Há uns dois anos, em evento numa livraria, a sobrinha de uma amiga perguntou à tia se lhe emprestaria dinheiro para comprar um livro. Mostrou-o: pequeno no formato e no número de páginas, capa cor-de-rosa. Um livro de frases, dessas que as garotinhas de 10 anos adoram. A tia logo se posicionou contra, mas sem dizer “não empresto”. Falou para a sobrinha sentar, dar uma lida, ver se queria mesmo levar aquele, pensasse bem. Se confirmasse a escolha, emprestaria o dinheiro. Se escolhesse outro, conforme fosse, o ganharia de presente. Leitora de bons livros, gostaria que a sobrinha pe–gasse coisa mais inspirada, uma Lygia Bojunga, uma Clarice Lispector, mas não quis impor. A menina sentou-se, obediente, leu várias páginas, e voltou:
– É este mesmo que eu quero.
Gostei da determinação da garota. Uma frase bem-feita tem sabor. Para a idade dela, não fazia mal que fosse sabor de chiclete de morango. A leitura daquelas pérolas de plástico poderia marcar o começo de uma relação com pequenas esculturas de palavras. Antes das grandes.
Todo mundo gosta de uma frase bem-feita. Daquelas em que o conceito, a forma, a síntese, a engenhosidade, a originalidade e o humor se juntam para formar uma pérola verdadeira. Frasistas são pessoas de espírito.
Em certas famílias paulistanas, quando um jovem começava a fazer frases com algum efeito, diziam que ele tinha queda para político. Era um tempo em que os políticos recheavam mais a cabeça do que os bolsos.
Disse que todos gostam de uma frase bem-feita, e não é verdade: o escritor francês André Gide, usando um daqueles jogos de palavras que costumam ser a alma desse tipo de frase, afirmou: “É por fazer bem as minhas frases que tenho horror às frases bem-feitas”.
Frases engenhosas são pinçadas de obras maiores e circulam a pé por aí, cidadãs livres, repetidas por pessoas que nem leram os livros de onde elas saíram. Várias delas, de dois dos nossos maiores escritores, Machado de Assis (“Suporta-se com paciência a cólica do próximo”; “Marcela amou-me durante quinze meses e onze contos de réis”) e Guimarães Rosa (“Viver é muito perigoso”; “O diabo sabe que não existe”), circulam assim, como troco miúdo que anda de bolso em bolso. Quantos não leram a Bíblia e vivem repetindo frases dela, sem saber?

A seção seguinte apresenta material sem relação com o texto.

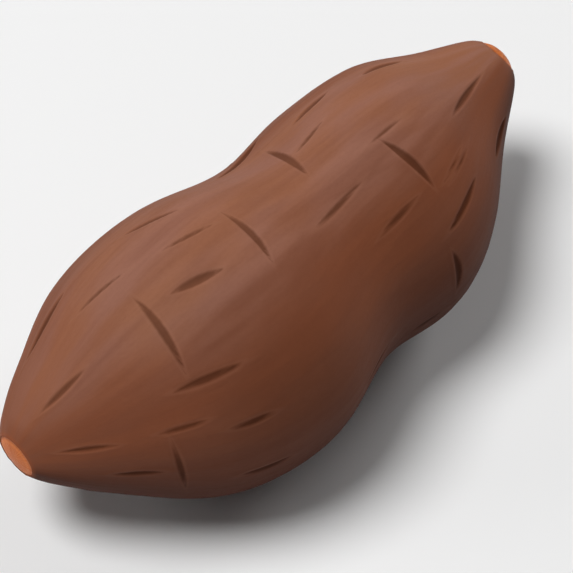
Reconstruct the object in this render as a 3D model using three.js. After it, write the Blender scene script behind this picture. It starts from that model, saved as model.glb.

Tecnicamente, algumas nem são frases, mas enunciados – só que essa palavra não fica bem em crônica. Precisam de duas, às vezes três frases para fechar a ideia. Como esta, de que gosto pelo que tem de concreto, visual:
“Não tinha prateleiras para guardar insultos. Devolvia-os logo” (Ciro Vieira da Cunha, em livro sobre Paula Nei).
Ou esta, que circulou na web, sem autor, e tira sua graça do velho truque da comparação que parece sem propósito:
“Casamento é como submarino. Até flutua, mas foi feito para afundar”.
Outra que usa o mesmo velho truque e imagino como o comentário conformado de um hétero esquerdista diante da parada gay da Avenida Paulista:
“O heterossexualismo é co–mo o socialismo. Con–cei-tual–mente é o melhor para a hu–manidade, mas historicamente fomos derrotados” (Web).
Algumas buscam seu engenho na quebra poética do sentido lógico:
“Quando crescer, quero ser criança” (Joseph Heller).
Outras, que continuam a brotar do povo, juntam humor e conselho, são rápidas, têm a estrutura e a sabedoria dos ditados:
“Galinha que anda com pato morre afogada”.
Há outras certeiras ao detectar diferenças sociais:
“Dinheiro é o cartão de crédito do pobre” (Marshall Mac-Luhan).
Volto ao motivo inicial da crônica: a menina do primeiro parágrafo, que agora tem 12 anos. Procurou-me nos feriados do Carnaval. Eu estava viajando e ela me deixou na portaria um pacotinho com um bilhete: “Tio, me dê a sua opinião”. Era um caderno manuscrito com seus primeiros contos e poemas.